The Company also issued to the Clear Street LLC, the representative (the “Representative”) of the underwriters (the “underwriters”) of the IPO, 75,000 Class A ordinary shares as part of the underwriting compensation (the “Representative Shares”) on the closing of the IPO. The Representative Shares are identical to the Class A ordinary shares included in the Units, except that the Representative has agreed not to transfer, assign, sell, pledge, or hypothecate any such representative shares, or subject such Representative Shares to hedging, short sale, derivative, put or call transaction that would result in the economic disposition of the securities by any person until 180 days immediately following the commencement of sales of the IPO pursuant to FINRA Rule 5110(e)(1), subject to exceptions pursuant to FINRA Rule 5110(e)(2). The Representative has agreed not to transfer, assign or sell any such Representative Shares without prior consent of the Company until the completion of the initial business combination of the Company. In addition, the Representative has agreed (i) to waive its redemption rights (or right to participate in any tender offer) with respect to such shares in connection with the completion of the Company’s initial business combination and (ii) to waive its rights to liquidating distributions from the trust account with respect to such shares if the Company fails to complete its initial business combination within the period as provided in the Company’s Second Amended and Restated Memorandum and Articles of Association.
Simultaneously with the consummation of the IPO and the sale of the Units, the Company consummated the private placement (“Private Placement”) of 240,000 units (the “Private Placement Units”) to the sponsor, at a price of $10.00 per Private Placement Unit, generating total proceeds of $2,400,000.
Upon the closing of the IPO, management has agreed that at least $10.025 per Unit sold in the IPO will be held into a U.S.-based trust account (“trust account”), with Continental Stock Transfer & Trust Company acting as trustee. The funds held in the trust account will be invested only in U.S. government treasury bills with a maturity of 185 days or less, or in money market funds meeting the applicable conditions of Rule 2a-7 promulgated under the Investment Company Act which invest solely in direct U.S. government treasury. Except with respect to divided and/or interest earned on the funds held in the trust account that may be released to the Company to pay the Company’s tax obligation, if any, the proceeds from the IPO and the sale of the Private Placement Units that are deposited and held in the trust account will not be released from the trust account until the earliest to occur of (i) the completion of the Company’s initial business combination, (ii) the redemption of any public shares properly tendered in connection with a shareholder vote to amend the company’s memorandum and articles of association effective at the time to (A) modify the substance or timing of obligation to redeem 100% of the Company’s public shares if the Company does not complete the Company’s initial business combination by the Combination Deadline (as defined below), provided that the sponsor and/or designees must deposit into the trust account for each three months extension, an amount equal to 0.10 per Unit, on or prior to the date of the applicable deadline, or (B) with respect to any other provision relating to shareholders’ rights or pre-business combination activity and (iii) the redemption of all of public shares if the Company is unable to complete their initial business combination by the Combination Deadline, subject to applicable law. In no other circumstances will a public shareholder have any right or interest of any kind to or in the trust account. The proceeds deposited in the trust account could become subject to the claims of the Company’s creditors, if any, which could have priority over the claims of the public shareholders.

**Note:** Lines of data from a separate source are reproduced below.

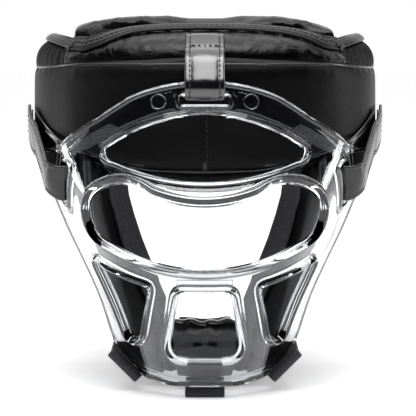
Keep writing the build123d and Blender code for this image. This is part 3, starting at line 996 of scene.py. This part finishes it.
def buildMask():
    look = maskLook
    flat = Unrolled()
    outer, holes = maskOutlines(flat)
    loops = [evenLoop(outer, look["edgeStep"], look["round"])]
    for hole in holes:
        loops.append(evenLoop(hole, look["edgeStep"], look["round"] * (0.75 if len(hole) < 8 else 0.9)))
    # every outline turns so that the wall lies on its left
    for i, loop in enumerate(loops):
        area = np.sum(loop[:, 0] * np.roll(loop[:, 1], -1) - np.roll(loop[:, 0], -1) * loop[:, 1])
        if (area > 0) != (i == 0):
            loops[i] = loop[::-1]
    edge = KDTree(sum(len(loop) * 4 for loop in loops))
    sizes = []
    for loop, size in zip(loops, look["sizes"]):
        for k in range(4):
            for p in loop * (1 - k / 4) + np.roll(loop, -1, 0) * (k / 4):
                edge.insert((p[0], p[1], 0), len(sizes))
                sizes.append(size)
    edge.balance()
    coords, edges, leftward = [], [], []
    for loop in loops:
        first, count = len(coords), len(loop)
        ahead = np.roll(loop, -1, 0) - np.roll(loop, 1, 0)
        normal = np.column_stack([-ahead[:, 1], ahead[:, 0]]) / np.linalg.norm(ahead, axis=1)[:, None]
        coords += [tuple(p) for p in loop]
        leftward += [tuple(q) for q in normal]
        edges += [(first + i, first + (i + 1) % count) for i in range(count)]
    rimCount = len(coords)
    taken = {}

    def isFree(p, gap):
        cell = (int(p[0] // 1.5), int(p[1] // 1.5))
        for i in (-1, 0, 1):
            for j in (-1, 0, 1):
                for q in taken.get((cell[0] + i, cell[1] + j), ()):
                    if (q[0] - p[0]) ** 2 + (q[1] - p[1]) ** 2 < gap * gap:
                        return False
        taken.setdefault(cell, []).append(p)
        return True

    for offset in look["rings"]:
        for loop in loops:
            ahead = np.roll(loop, -1, 0) - np.roll(loop, 1, 0)
            normal = np.column_stack([-ahead[:, 1], ahead[:, 0]]) / np.linalg.norm(ahead, axis=1)[:, None]
            for p in loop + normal * offset:
                if edge.find((p[0], p[1], 0))[2] > offset * 0.94 and isFree(tuple(p), 0.62):
                    coords.append(tuple(p))
    reach = max(abs(p[0]) for p in coords)
    step = look["gridStep"]
    row = 0
    v = 4.0
    while v < 202:
        for u in np.arange(-reach + (row % 2) * step / 2, reach, step):
            if edge.find((u, v, 0))[2] > look["rings"][-1] + 1.2 and isFree((u, v), 1.3):
                coords.append((u, v))
        row += 1
        v += step * 0.866
    points, _, triangles, origins, _, _ = delaunay_2d_cdt([Vector(p) for p in coords], edges, [], 0, 1e-5)
    points = [tuple(p) for p in points]
    centres = np.array([np.mean([points[i] for i in t], axis=0) for t in triangles])
    keep = insideLoop(centres, loops[0])
    for loop in loops[1:]:
        keep &= ~insideLoop(centres, loop)
    triangles = [t for t, k in zip(triangles, keep) if k]
    # the triangulation renumbers its points, so the rim's directions follow by their origins
    directions = {}
    for i, source in enumerate(origins):
        if source and min(source) < rimCount:
            directions[i] = leftward[min(source)]
    used = sorted({i for t in triangles for i in t})
    index = {old: new for new, old in enumerate(used)}
    outside, inside = [], []
    for i in used:
        u, v = points[i]
        _, nearest, d = edge.find((u, v, 0))
        here = flat.point(u, v)
        across = flat.point(u + 0.6, v) - flat.point(u - 0.6, v)
        upward = flat.point(u, v + 0.6) - flat.point(u, v - 0.6)
        normal = across.cross(upward).normalized()
        if i in directions:
            d = 0.0
        high = beadHeight(d, look, sizes[nearest])
        low = look["beadInside"] * math.sin(min(1, d / 5) * math.pi) - 0.9 * (1 - min(1, d / 1.6)) ** 2
        outside.append((here + normal * high) * mm)
        above = clamp((v - 148) / 30)
        thin = look["browThinner"] * above * above * (3 - 2 * above)
        inside.append((here - normal * (look["thickness"] - thin + low)) * mm)
    count = len(used)
    verts = outside + inside
    faces = []
    edgeUse = {}
    for t in triangles:
        a, b, c = (index[i] for i in t)
        faces.append((a, b, c))
        faces.append((c + count, b + count, a + count))
        for p, q in ((a, b), (b, c), (c, a)):
            edgeUse[(p, q)] = edgeUse.get((p, q), 0) + 1
    borders = [pair for pair in edgeUse if (pair[1], pair[0]) not in edgeUse]
    middle = {}
    for p, q in borders:
        for corner in (p, q):
            if corner in middle:
                continue
            u, v = points[used[corner]]
            du, dv = directions.get(used[corner], (0, 0))
            away = (flat.point(u - du * 0.6, v - dv * 0.6) - flat.point(u, v)) * mm
            middle[corner] = len(verts)
            push = away.normalized() * 0.9 * mm if away.length > 1e-7 else Vector((0, 0, 0))
            verts.append((verts[corner] + verts[corner + count]) / 2 + push)
    for p, q in borders:
        faces.append((q, p, middle[p], middle[q]))
        faces.append((middle[q], middle[p], p + count, q + count))
    addPiece("clear_mask", verts, faces, clearShell, "mask", "mask_shell")
    print("mask wall", len(verts), "points")
    return flat


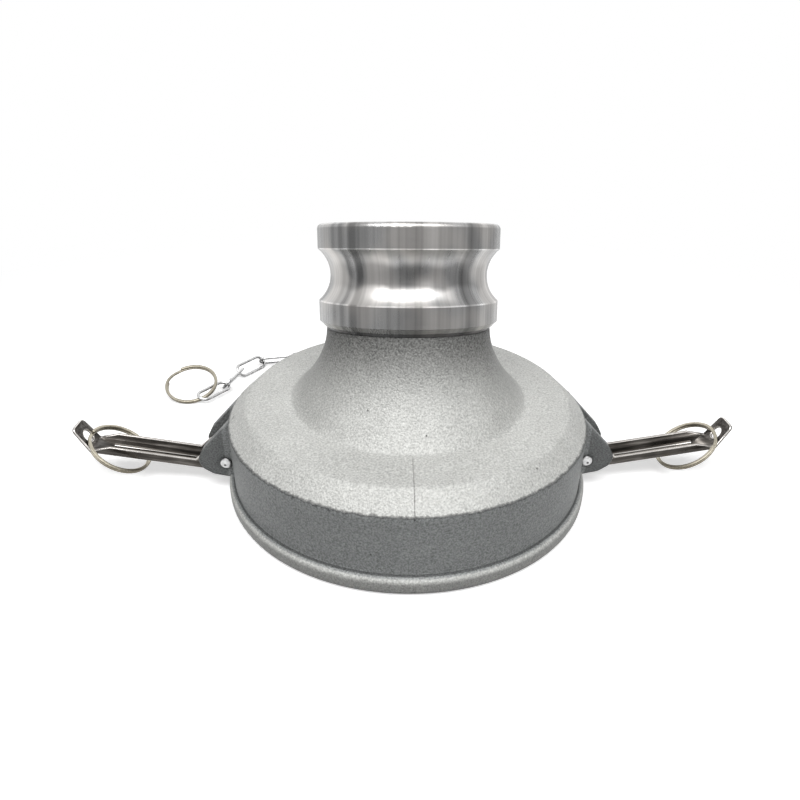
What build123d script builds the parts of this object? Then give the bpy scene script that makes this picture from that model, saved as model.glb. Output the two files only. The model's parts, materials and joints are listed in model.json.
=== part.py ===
from build123d import *
from math import cos, radians, sin, tan
import os

# All sizes are in millimetres. The origin is the centre of the bell's mouth, +Z points up,
# the levers lie along X and the neck leans back towards +Y.
os.makedirs("parts", exist_ok=True)

# Bell
socket_radius = 88.4
wall_thickness = 6.9
bead_step = 3.2
bead_land = 0.4
bead_height = 9.2
shoulder_step = 1.5
shoulder_run = 9.6
shoulder_rise = 9.0
shoulder_round = 2.5
face_inner_radius = 61.8
face_rise = 1.7
mouth_chamfer = 1.5

# Gasket and its recess
gasket_width = 13.7
gasket_thickness = 6.0
seat_height = 39.5
recess_depth = 1.5
recess_clearance = 0.1

# Leaning neck and waterway
lean_angle = 15
neck_step = 3.55
flare_length = 34.6
flare_steps = 6
flare_power = 1.8
throat_rise = 5.0
throat_wall = 4.8
throat_draft = 2.0
groove_wall = 4.25

# Machined adaptor head on the neck
head_radius = 45.75
relief_width = 1.6
relief_depth = 0.8
band_chamfer = 2.6
band_height = 12.7
groove_width = 25.1
groove_depth = 6.0
rim_height = 9.4
rim_round = 2.4

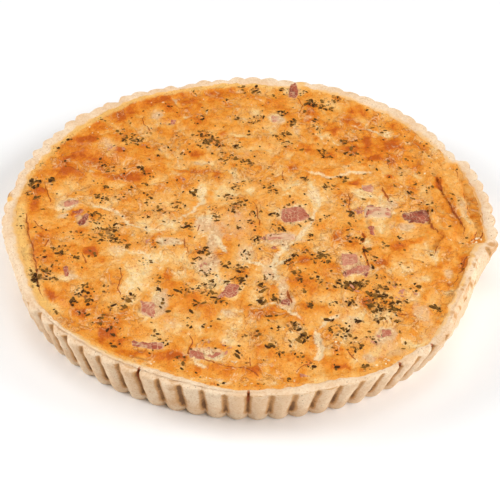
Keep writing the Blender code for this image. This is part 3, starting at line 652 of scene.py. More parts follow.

In connection with the IPO, the underwriters were granted an option to purchase up to 1,125,000 additional Units to cover over-allotments, if any (the “Over-allotment Option”). On November 19, 2024, the Representative exercised the Over-allotment Option in part, and purchased 1,000,000 Units (the “Option Units”), generating gross proceeds of $10,000,000. Simultaneously with the issuance and sale of the Option Units, the Company completed a private placement sale of 15,000 Private Placement Units (the “Additional Private Placement Units”) to the sponsor at a purchase price of $10.00 Private Placement Units, generating gross proceeds of $150,000. The Company also issued additional 10,000 Representative Shares to the Representative.
In connection with the offering of the Option Units and the sale of Additional Private Placement Units, the proceeds of $10,025,000 from the proceeds of the offering of the Option Units and the sale of Additional Private Placement Units were placed in the trust account established for the benefit of the Company’s public shareholders and the underwriters of the IPO.
Our efforts to identify a prospective target business will not be limited to a particular industry or geographic location. Since our IPO, our sole business activity has been identifying and evaluating suitable target businesses. We presently have no revenue and have had losses since inception from incurring formation and operating costs. We have relied upon the sale of our securities and loans from the sponsor and other parties to fund our operations.
Initial Business Combination
Nasdaq rules require that we must complete one or more initial business combinations with a total aggregate fair market value of at least 80% of the value of the assets held in the trust account (excluding any deferred underwriters’ fees and taxes payable on the interest income earned on the trust account) at the time of our signing of a definitive agreement in connection with our initial business combination. We refer to this as the 80% of net assets test. If our board of directors determines that it is not able to independently determine the fair market value of the target business or businesses, we may obtain an opinion from an independent investment banking firm or an independent valuation or appraisal firm, with respect to the satisfaction of such criteria. In addition, pursuant to Nasdaq rules, any initial business combination must be approved by a majority of our independent directors.